» Given data:
++++++++

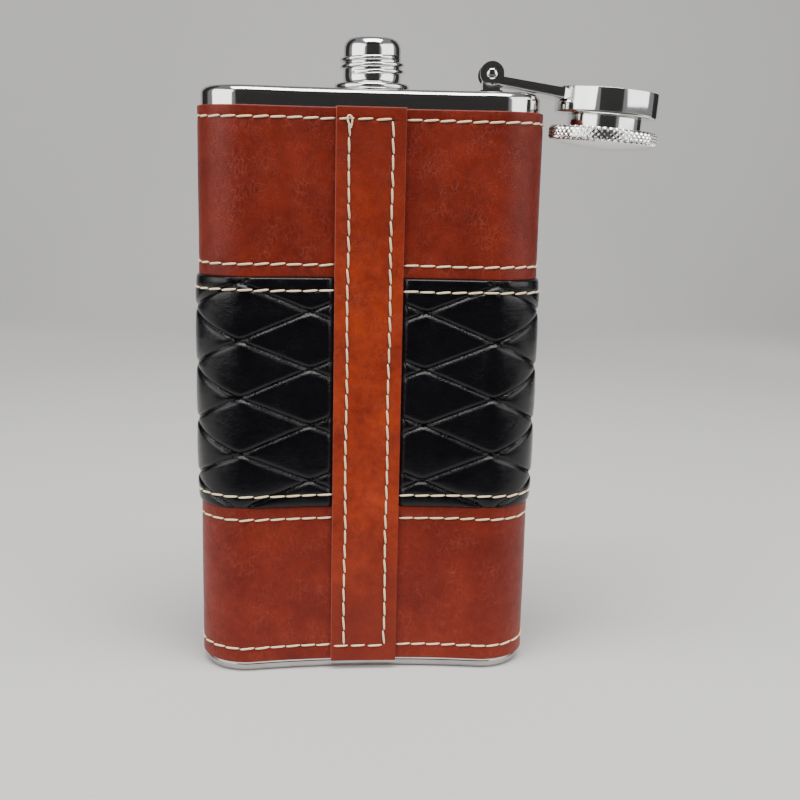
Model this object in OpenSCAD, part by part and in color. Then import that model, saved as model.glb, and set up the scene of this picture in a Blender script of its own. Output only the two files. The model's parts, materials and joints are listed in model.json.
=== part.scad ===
// Hip flask: a bent steel body in a stitched leather wrap, with a threaded neck and a captive,
// hinged screw cap. Drawn with the lid swung fully open and the cap screwed all the way out.
// X runs across the flask, Y from its hollow face (-Y) to its domed face (+Y), Z up.
// The origin is the middle of the face that the flask stands on.

/* [Steel body] */
// Width of the steel body across its two rounded sides
body_w = 88.2; // [76:0.1:110]
// Depth of the steel body, square to its bent middle line
body_d = 23.4; // [20:0.1:32]
// Height of the steel body, without the neck
body_h = 155.4; // [125:0.1:190]
// Radius of the bend that fits the flask to a hip, at the middle line
bend_r = 230; // [150:5:600]
// Thickness of the steel sheet
sheet_t = 0.6; // [0.4:0.1:1]
// Radius of the shoulder around the top plate
shoulder_r = 2; // [1.2:0.1:3]
// Radius of the edge around the base plate
base_edge_r = 1.3; // [1.1:0.1:1.6]
// Height of the rim that the top plate turns down to meet the shell
top_rim_h = 3.2; // [3:0.1:5]
// Height of the rim that the base plate turns up to meet the shell
base_rim_h = 2; // [1.9:0.1:3]
// Depth of the welded groove between the base plate and the shell
seam_groove = 0.25; // [0.1:0.05:0.35]

/* [Leather wrap] */
// Bare steel below the wrap
wrap_below = 2.9; // [2:0.1:10]
// Bare steel above the wrap
wrap_above = 4.9; // [4:0.1:12]
// Height of the black band's lower edge above the base
band_z = 46.6; // [30:0.1:60]
// Height of the black band
band_h = 61.2; // [45:0.1:75]
// Thickness of the backing cloth that everything is sewn to
cloth_t = 0.3; // [0.2:0.05:0.6]
// Thickness of the leather
leather_t = 0.6; // [0.4:0.05:1.2]
// Thickness of the padding under the black band
padding_t = 0.8; // [0.4:0.05:2]
// Gap between the two ends of the wrap, which the strap hides
wrap_slit = 0.4; // [0.2:0.1:1]

/* [Strap] */
// Width of the strap down the hollow face
strap_w = 17.9; // [14:0.1:24]
// Thickness of the strap
strap_t = 1.2; // [0.9:0.1:2]
// Place of the strap's middle across the flask
strap_x = -0.65; // [-4:0.05:4]
// How far each end of the strap stands past the wrap
strap_end = 0.3; // [0:0.1:1]
// Width of leather beside the strap with no padding under it
strap_margin = 1.5; // [0.5:0.1:4]

/* [Stitching] */
// Thickness of the sewing thread
thread_d = 0.7; // [0.4:0.05:1]
// How deep the thread sinks into the leather
thread_sink = 0.3; // [0.1:0.05:0.4]
// Distance of the top row from the wrap's top edge
top_inset = 2.8; // [2:0.1:5]
// Distance of the bottom row from the wrap's bottom edge
bottom_inset = 4.1; // [2:0.1:6]
// Distance of the four middle rows from the band's edges
seam_inset = 3.3; // [2:0.1:5]
// Distance of the strap's two rows from its sides
strap_inset = 3.4; // [2:0.1:5]

/* [Neck] */
// Diameter of the hole that the drink pours through
neck_bore_d = 10; // [8:0.1:11]
// Outer diameter of the plain parts of the neck
neck_d = 15; // [14:0.1:18]
// Height of the neck above the top plate
neck_h = 13.1; // [12:0.1:18]
// Diameter of the flange that is welded to the top plate
flange_d = 19.8; // [18:0.1:22]
// Height of the flange
flange_h = 1.8; // [1:0.1:3]
// How far the lip rounds inwards
lip_in = 2; // [1.5:0.1:2.5]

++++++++

» Short problem:
Copy out all of the data exactly, leaving nothing out.

» Worked answer:
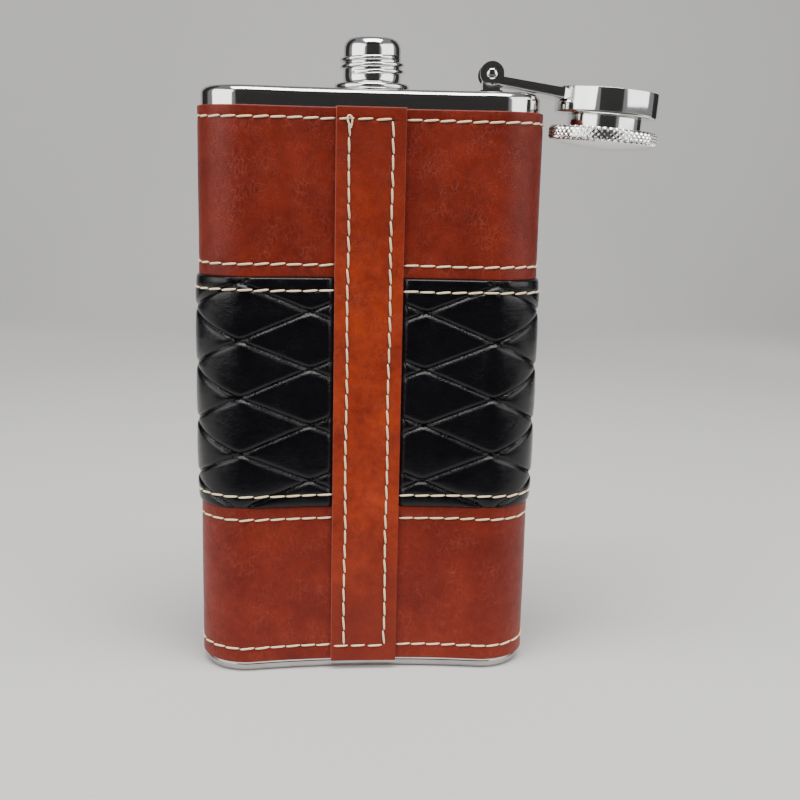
Model this object in OpenSCAD, part by part and in color. Then import that model, saved as model.glb, and set up the scene of this picture in a Blender script of its own. Output only the two files. The model's parts, materials and joints are listed in model.json.
=== part.scad ===
// Hip flask: a bent steel body in a stitched leather wrap, with a threaded neck and a captive,
// hinged screw cap. Drawn with the lid swung fully open and the cap screwed all the way out.
// X runs across the flask, Y from its hollow face (-Y) to its domed face (+Y), Z up.
// The origin is the middle of the face that the flask stands on.

/* [Steel body] */
// Width of the steel body across its two rounded sides
body_w = 88.2; // [76:0.1:110]
// Depth of the steel body, square to its bent middle line
body_d = 23.4; // [20:0.1:32]
// Height of the steel body, without the neck
body_h = 155.4; // [125:0.1:190]
// Radius of the bend that fits the flask to a hip, at the middle line
bend_r = 230; // [150:5:600]
// Thickness of the steel sheet
sheet_t = 0.6; // [0.4:0.1:1]
// Radius of the shoulder around the top plate
shoulder_r = 2; // [1.2:0.1:3]
// Radius of the edge around the base plate
base_edge_r = 1.3; // [1.1:0.1:1.6]
// Height of the rim that the top plate turns down to meet the shell
top_rim_h = 3.2; // [3:0.1:5]
// Height of the rim that the base plate turns up to meet the shell
base_rim_h = 2; // [1.9:0.1:3]
// Depth of the welded groove between the base plate and the shell
seam_groove = 0.25; // [0.1:0.05:0.35]

/* [Leather wrap] */
// Bare steel below the wrap
wrap_below = 2.9; // [2:0.1:10]
// Bare steel above the wrap
wrap_above = 4.9; // [4:0.1:12]
// Height of the black band's lower edge above the base
band_z = 46.6; // [30:0.1:60]
// Height of the black band
band_h = 61.2; // [45:0.1:75]
// Thickness of the backing cloth that everything is sewn to
cloth_t = 0.3; // [0.2:0.05:0.6]
// Thickness of the leather
leather_t = 0.6; // [0.4:0.05:1.2]
// Thickness of the padding under the black band
padding_t = 0.8; // [0.4:0.05:2]
// Gap between the two ends of the wrap, which the strap hides
wrap_slit = 0.4; // [0.2:0.1:1]

/* [Strap] */
// Width of the strap down the hollow face
strap_w = 17.9; // [14:0.1:24]
// Thickness of the strap
strap_t = 1.2; // [0.9:0.1:2]
// Place of the strap's middle across the flask
strap_x = -0.65; // [-4:0.05:4]
// How far each end of the strap stands past the wrap
strap_end = 0.3; // [0:0.1:1]
// Width of leather beside the strap with no padding under it
strap_margin = 1.5; // [0.5:0.1:4]

/* [Stitching] */
// Thickness of the sewing thread
thread_d = 0.7; // [0.4:0.05:1]
// How deep the thread sinks into the leather
thread_sink = 0.3; // [0.1:0.05:0.4]
// Distance of the top row from the wrap's top edge
top_inset = 2.8; // [2:0.1:5]
// Distance of the bottom row from the wrap's bottom edge
bottom_inset = 4.1; // [2:0.1:6]
// Distance of the four middle rows from the band's edges
seam_inset = 3.3; // [2:0.1:5]
// Distance of the strap's two rows from its sides
strap_inset = 3.4; // [2:0.1:5]

/* [Neck] */
// Diameter of the hole that the drink pours through
neck_bore_d = 10; // [8:0.1:11]
// Outer diameter of the plain parts of the neck
neck_d = 15; // [14:0.1:18]
// Height of the neck above the top plate
neck_h = 13.1; // [12:0.1:18]
// Diameter of the flange that is welded to the top plate
flange_d = 19.8; // [18:0.1:22]
// Height of the flange
flange_h = 1.8; // [1:0.1:3]
// How far the lip rounds inwards
lip_in = 2; // [1.5:0.1:2.5]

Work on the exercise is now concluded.